Beat the heat
This week’s high temperatures combined with a heat index over 100 posed dangerous, even fatal, hazards to area residents and animals — heat cramps, heat exhaustion and sunstroke.
The National Weather Service advises that once the heat index tops 90, people are at much higher risk for heat cramps, sunstroke and heat exhaustion if they experience prolonged exposure to the heat. Heatstroke is a medical emergency where the person’s body temperature reaches 106 degrees or higher. A person can become unconscious and need emergency medical assistance.
Heat exhaustion and heat stroke can affect anyone, especially people who work outside or in hot inside environments such as some manufacturing jobs. People involved in recreational activities, such as playing baseball, also are at risk. A lot of times, such people don’t realized, until it’s too late, just how much the extreme heat is affecting them.
According to the N.C. Department of Health and Human services, there were about 163 emergency departments visits for heat-related illnesses across the state during the week of June 10-16. So far this season, there have been about 822 heat-related illnesses treated in emergency departments across the state.
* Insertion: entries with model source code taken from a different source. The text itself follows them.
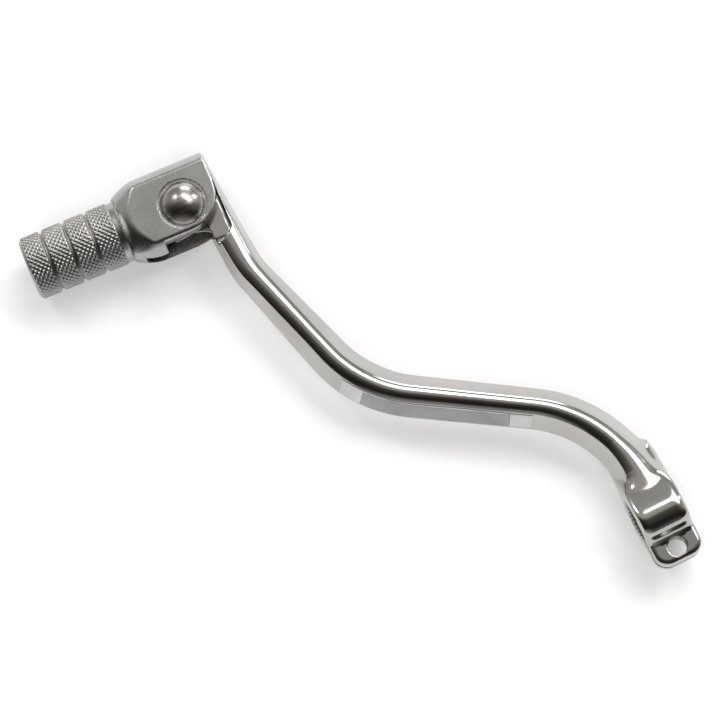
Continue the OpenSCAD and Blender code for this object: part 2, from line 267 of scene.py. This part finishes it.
def lever_field(x, y, z):
    # The arm's crown widens into the barrel; its own end is left out of the blend.
    arm = arm_field(x, y, z) + ARM_FADE * np.clip(ARM_FADE_FROM - x, 0, 30) ** 2
    f = smin(arm, boss_field(x, y, z), FORGED_BLEND)
    f = smax(f, -np.maximum(y + HALF, x - END_FACE_REACH), 0.6)
    r = np.hypot(x, z)
    f = smax(f, -np.maximum(r - FACING_R, HALF - y), CUT)
    f = smax(f, BORE_ROOT + 0.2 - r, 0.7)
    f = smax(f, -np.maximum(np.abs(z) - SLIT, x), SHARP)
    f = smax(f, -pinch_hole_field(x, y, z), SHARP)
    tx, ty = tip_xy(x, y)
    head = np.hypot(tx, ty) < 30
    if head.any():
        f[head] = with_tongue(f[head], tx[head], ty[head], z[head])
    return f


def fork_radius(y):
    """Radius of the turned fork end: full, then a curved neck, then the collar."""
    q = np.clip((y - FORK_LEN) / (NECK_END - FORK_LEN), 0, 1)
    r = FORK_R - (FORK_R - PEG_R - 0.5) * q ** 1.7
    return r - np.clip((y - NECK_END) / 0.7, 0, 1) * COLLAR_STEP


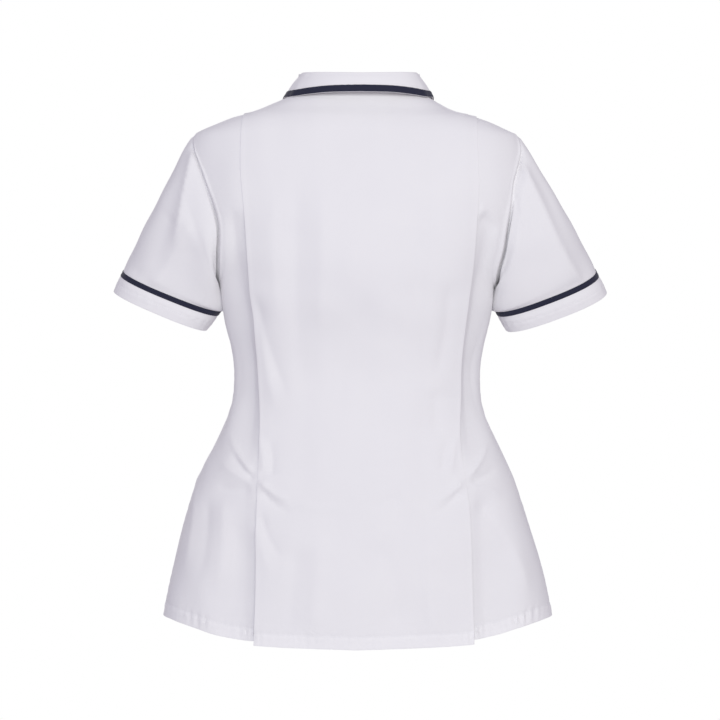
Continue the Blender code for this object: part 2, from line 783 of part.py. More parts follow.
def sleeve_surface(word):
    """A whole sleeve, from the armhole to the band's lower edge, as if it were the left one.

    Down to the trim each line is a cubic with a given way out of the armhole. The band below is
    straight. The rows at the trim are its upper edge, its middle and its lower edge.
    """
    top, bottom = cuff_edge(word, 0), cuff_edge(word, 1)
    start, start_way = arm_points(), sleeve_start()
    reach = np.linalg.norm(top - start, axis=1, keepdims=True)
    end_way = unit(bottom - top) * reach
    part = np.linspace(0, 1, SLEEVE_ROWS + 1)[:, None, None]
    tube = (
        start * (1 + 2 * part) * (1 - part) ** 2
        + start_way * part * (1 - part) ** 2
        + top * part**2 * (3 - 2 * part)
        + end_way * part**2 * (part - 1)
    )
    way, behind = arm_round()
    outward = -wall_directions(tube, closed=True)
    signed_way = (way * np.where(behind, 1, -1))[None, :]
    down = part[:, :, 0]
    rise = np.zeros(tube.shape[:2])
    for k in range(len(SLEEVE_FOLDS["out"])):
        fold = {name: column[k] for name, column in SLEEVE_FOLDS.items()}
        centre = fold["way_start"] + (fold["way_end"] - fold["way_start"]) * down
        length = ease(down, fold["down_start"], fold["down_start"] + 0.2)
        length = length * (1 - ease(down, fold["down_end"] - 0.5, fold["down_end"]))
        rise += fold["out"] * length * np.exp(-(((signed_way - centre) / fold["way_width"]) ** 2))
    tube = tube + outward * rise[:, :, None]
    whole = TRIM_WIDTH + BAND_WIDTH
    shares = np.array([TRIM_WIDTH / 2, TRIM_WIDTH, whole * 0.6, whole]) / whole
    band = top + (bottom - top) * shares[:, None, None]
    return np.concatenate([tube, band])


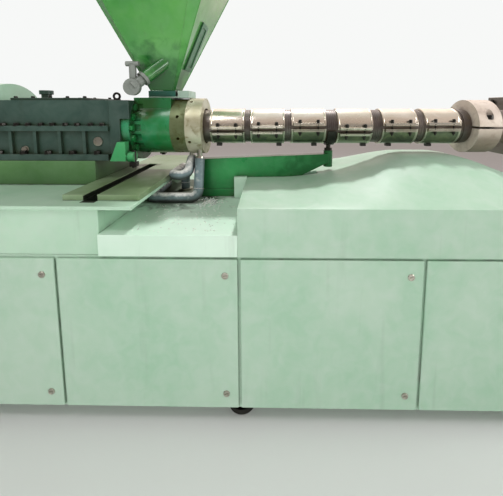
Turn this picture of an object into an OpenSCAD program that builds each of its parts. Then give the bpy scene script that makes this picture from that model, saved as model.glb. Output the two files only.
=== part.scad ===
// Plastic extruder on its bed: drive, feed housing with hopper, heated barrel, clamp and die.
// X runs along the barrel towards the die, Z is up from the floor, and Y = 0 is the middle.
// Lengths along the barrel are counted from the shoulder, the face where the barrel comes
// out of its flange ring.

/* [Bed] */
// Height of the barrel axis above the floor
axis_h = 1100; // [1050:10:1200]
// Width of the bed across the machine
bed_w = 960; // [920:10:1000]
// Length of the bed from the drive end to the shoulder
bed_back = 1130; // [1110:10:1180]
// Length of the bed from the shoulder to the die end
bed_front = 1546; // [1500:10:1600]
// Height of the levelling feet under the bed
foot_h = 60; // [40:5:90]
// Diameter of a foot pad
foot_d = 110; // [90:5:130]
// Depth of the cabinet's top under the axis
cabinet_drop = 435; // [430:5:460]
// Depth of the low deck under the axis
deck_drop = 355; // [345:5:380]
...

Most of those heat-related illnesses occurred in the Piedmont region (48 percent) and coastal region (43 percent).
The Mayo Clinic offers the following advice to prevent heat exhaustion and heat stroke:
- wear loose-fitting, light-weight and light-colored clothing;
- avoid sunburn
- seek cooler places;
- drink plenty of fluids;
- avoid hot spots (inside of a parked car);
- let your body acclimate to the heat.
Heatstroke requires emergency treatment. Left untreated, heatstroke can cause brain, heart, kidney and muscle damage. Damage worsens the longer treatment is delayed, increasing the risk of serious complications or death.
Heat-related illnesses are treatable, and the sooner such treatment is provided, the better.
Do what’s necessary to beat the heat instead of the heat beating you.